### Stated problem
Extract the first line through the line containing "return panel" from the listing below, exactly as written.

### Recorded data
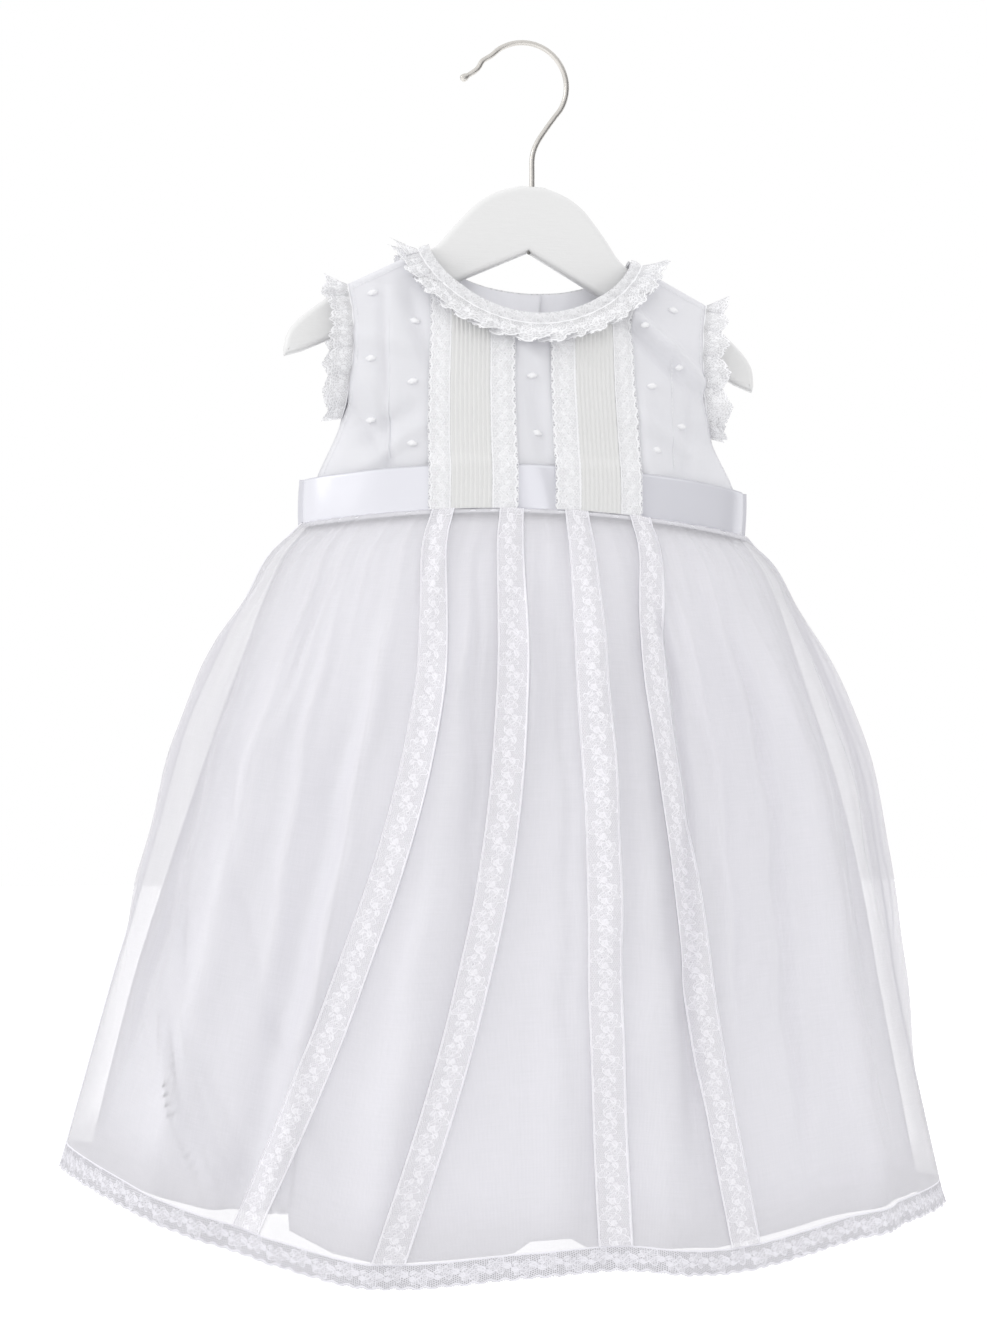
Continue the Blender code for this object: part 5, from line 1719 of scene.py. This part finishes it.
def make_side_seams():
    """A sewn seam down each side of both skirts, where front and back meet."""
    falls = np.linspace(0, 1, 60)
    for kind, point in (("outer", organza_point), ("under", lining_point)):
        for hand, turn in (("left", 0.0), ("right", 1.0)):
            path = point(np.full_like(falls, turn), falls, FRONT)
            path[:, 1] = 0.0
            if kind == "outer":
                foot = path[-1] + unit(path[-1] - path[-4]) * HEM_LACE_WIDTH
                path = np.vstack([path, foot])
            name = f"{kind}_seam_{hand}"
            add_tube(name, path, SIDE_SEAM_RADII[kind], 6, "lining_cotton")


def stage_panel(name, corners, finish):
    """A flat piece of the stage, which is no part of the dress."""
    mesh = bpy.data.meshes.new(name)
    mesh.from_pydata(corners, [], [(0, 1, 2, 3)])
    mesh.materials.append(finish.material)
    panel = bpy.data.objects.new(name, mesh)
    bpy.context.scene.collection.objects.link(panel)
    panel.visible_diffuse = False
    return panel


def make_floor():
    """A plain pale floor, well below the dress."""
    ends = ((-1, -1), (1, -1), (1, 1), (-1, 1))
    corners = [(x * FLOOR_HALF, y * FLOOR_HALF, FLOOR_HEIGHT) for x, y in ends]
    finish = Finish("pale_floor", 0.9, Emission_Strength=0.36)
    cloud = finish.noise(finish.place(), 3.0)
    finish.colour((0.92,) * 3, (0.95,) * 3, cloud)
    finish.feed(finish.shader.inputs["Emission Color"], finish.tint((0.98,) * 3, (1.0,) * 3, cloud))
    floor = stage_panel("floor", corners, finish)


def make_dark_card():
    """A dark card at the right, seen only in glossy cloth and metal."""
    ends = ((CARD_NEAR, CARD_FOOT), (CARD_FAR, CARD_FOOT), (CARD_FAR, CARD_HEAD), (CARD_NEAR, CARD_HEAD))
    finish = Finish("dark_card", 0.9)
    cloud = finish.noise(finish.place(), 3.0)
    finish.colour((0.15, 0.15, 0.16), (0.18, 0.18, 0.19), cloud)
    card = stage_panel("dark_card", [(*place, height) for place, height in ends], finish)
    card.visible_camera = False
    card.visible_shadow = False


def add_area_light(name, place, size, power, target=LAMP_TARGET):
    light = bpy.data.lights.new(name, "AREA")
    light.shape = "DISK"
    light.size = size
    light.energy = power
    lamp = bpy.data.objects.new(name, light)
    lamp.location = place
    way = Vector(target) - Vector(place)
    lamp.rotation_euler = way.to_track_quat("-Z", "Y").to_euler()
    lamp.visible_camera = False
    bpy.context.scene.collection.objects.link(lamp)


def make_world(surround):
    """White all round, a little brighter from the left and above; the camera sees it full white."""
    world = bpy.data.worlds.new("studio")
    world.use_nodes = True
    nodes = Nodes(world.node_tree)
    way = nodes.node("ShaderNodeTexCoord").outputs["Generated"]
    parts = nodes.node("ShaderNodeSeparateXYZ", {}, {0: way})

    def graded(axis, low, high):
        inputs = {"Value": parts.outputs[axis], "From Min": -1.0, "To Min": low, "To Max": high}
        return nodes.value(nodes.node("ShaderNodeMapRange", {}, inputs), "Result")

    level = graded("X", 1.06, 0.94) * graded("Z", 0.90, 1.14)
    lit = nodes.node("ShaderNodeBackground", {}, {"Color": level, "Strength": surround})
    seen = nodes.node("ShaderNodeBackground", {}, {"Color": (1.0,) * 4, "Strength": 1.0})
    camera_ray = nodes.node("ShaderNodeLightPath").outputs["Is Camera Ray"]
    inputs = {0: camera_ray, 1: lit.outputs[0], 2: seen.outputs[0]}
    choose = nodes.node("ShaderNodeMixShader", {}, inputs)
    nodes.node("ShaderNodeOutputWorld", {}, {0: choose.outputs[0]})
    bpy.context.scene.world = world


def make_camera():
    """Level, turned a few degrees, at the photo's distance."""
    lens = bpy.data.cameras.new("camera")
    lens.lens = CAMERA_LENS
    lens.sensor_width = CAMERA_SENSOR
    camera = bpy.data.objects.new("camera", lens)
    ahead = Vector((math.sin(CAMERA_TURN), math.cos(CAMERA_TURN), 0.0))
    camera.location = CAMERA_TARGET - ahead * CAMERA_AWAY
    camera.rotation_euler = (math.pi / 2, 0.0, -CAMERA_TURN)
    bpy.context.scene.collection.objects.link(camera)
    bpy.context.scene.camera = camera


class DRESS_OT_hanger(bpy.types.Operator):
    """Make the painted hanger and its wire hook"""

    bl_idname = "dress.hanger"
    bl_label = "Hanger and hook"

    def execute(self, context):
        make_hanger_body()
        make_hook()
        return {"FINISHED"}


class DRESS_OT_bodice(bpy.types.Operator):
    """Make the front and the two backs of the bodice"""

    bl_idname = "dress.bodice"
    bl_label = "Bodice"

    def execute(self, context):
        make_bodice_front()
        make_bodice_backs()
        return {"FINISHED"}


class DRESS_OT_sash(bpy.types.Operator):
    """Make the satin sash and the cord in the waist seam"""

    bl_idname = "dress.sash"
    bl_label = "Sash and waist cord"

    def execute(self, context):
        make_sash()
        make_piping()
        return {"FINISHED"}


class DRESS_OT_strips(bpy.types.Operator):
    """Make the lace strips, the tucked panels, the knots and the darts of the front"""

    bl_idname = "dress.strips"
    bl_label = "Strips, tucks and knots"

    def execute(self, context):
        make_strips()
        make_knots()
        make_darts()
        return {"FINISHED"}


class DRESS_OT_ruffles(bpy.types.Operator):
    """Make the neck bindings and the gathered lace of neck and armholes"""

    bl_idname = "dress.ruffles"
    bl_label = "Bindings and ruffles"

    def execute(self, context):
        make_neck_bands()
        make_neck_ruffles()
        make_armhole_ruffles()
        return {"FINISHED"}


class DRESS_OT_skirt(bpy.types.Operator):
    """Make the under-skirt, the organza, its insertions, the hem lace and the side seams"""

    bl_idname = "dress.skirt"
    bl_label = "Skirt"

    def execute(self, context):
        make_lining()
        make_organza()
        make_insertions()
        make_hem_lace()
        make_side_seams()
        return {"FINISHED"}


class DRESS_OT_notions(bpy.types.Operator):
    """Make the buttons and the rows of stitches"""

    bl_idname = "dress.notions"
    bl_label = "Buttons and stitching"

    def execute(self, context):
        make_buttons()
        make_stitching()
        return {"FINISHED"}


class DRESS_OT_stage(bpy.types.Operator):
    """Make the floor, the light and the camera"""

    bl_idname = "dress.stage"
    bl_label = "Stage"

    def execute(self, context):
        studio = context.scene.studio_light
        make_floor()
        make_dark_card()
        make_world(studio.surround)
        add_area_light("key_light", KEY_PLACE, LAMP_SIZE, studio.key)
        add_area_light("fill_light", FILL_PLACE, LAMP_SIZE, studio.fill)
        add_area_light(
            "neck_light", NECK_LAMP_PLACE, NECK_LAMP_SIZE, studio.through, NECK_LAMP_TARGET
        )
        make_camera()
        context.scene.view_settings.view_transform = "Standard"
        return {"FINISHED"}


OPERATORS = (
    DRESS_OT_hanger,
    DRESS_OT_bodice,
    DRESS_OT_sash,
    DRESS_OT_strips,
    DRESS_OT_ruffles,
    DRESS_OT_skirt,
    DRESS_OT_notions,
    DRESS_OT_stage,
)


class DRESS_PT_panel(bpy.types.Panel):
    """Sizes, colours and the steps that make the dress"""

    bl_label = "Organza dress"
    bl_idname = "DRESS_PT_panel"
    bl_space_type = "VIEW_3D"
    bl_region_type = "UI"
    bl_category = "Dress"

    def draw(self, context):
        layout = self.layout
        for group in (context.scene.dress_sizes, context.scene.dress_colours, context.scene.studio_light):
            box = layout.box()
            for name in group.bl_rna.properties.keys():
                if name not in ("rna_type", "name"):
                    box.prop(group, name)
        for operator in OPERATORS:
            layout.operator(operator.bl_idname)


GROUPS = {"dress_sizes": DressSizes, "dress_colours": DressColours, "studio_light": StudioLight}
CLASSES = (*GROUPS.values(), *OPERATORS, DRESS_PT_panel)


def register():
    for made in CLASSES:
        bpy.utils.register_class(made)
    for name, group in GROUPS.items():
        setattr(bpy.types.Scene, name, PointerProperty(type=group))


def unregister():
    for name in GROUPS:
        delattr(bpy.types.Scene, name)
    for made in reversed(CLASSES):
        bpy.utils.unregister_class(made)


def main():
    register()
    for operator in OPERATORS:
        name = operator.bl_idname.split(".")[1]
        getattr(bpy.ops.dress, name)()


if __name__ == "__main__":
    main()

### Exercise output
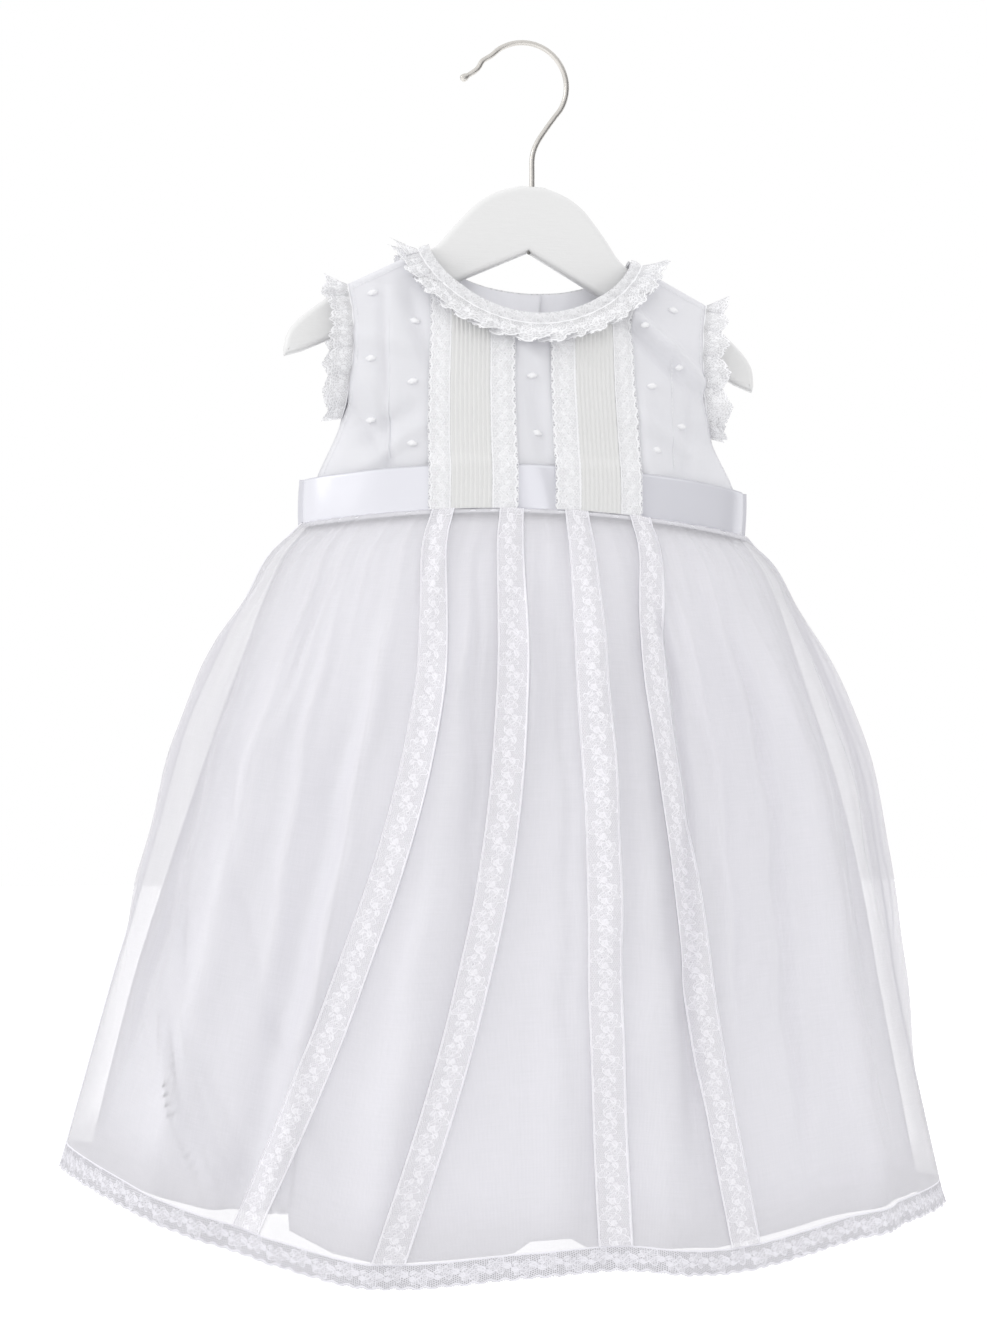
Continue the Blender code for this object: part 5, from line 1719 of scene.py. This part finishes it.
def make_side_seams():
    """A sewn seam down each side of both skirts, where front and back meet."""
    falls = np.linspace(0, 1, 60)
    for kind, point in (("outer", organza_point), ("under", lining_point)):
        for hand, turn in (("left", 0.0), ("right", 1.0)):
            path = point(np.full_like(falls, turn), falls, FRONT)
            path[:, 1] = 0.0
            if kind == "outer":
                foot = path[-1] + unit(path[-1] - path[-4]) * HEM_LACE_WIDTH
                path = np.vstack([path, foot])
            name = f"{kind}_seam_{hand}"
            add_tube(name, path, SIDE_SEAM_RADII[kind], 6, "lining_cotton")


def stage_panel(name, corners, finish):
    """A flat piece of the stage, which is no part of the dress."""
    mesh = bpy.data.meshes.new(name)
    mesh.from_pydata(corners, [], [(0, 1, 2, 3)])
    mesh.materials.append(finish.material)
    panel = bpy.data.objects.new(name, mesh)
    bpy.context.scene.collection.objects.link(panel)
    panel.visible_diffuse = False
    return panel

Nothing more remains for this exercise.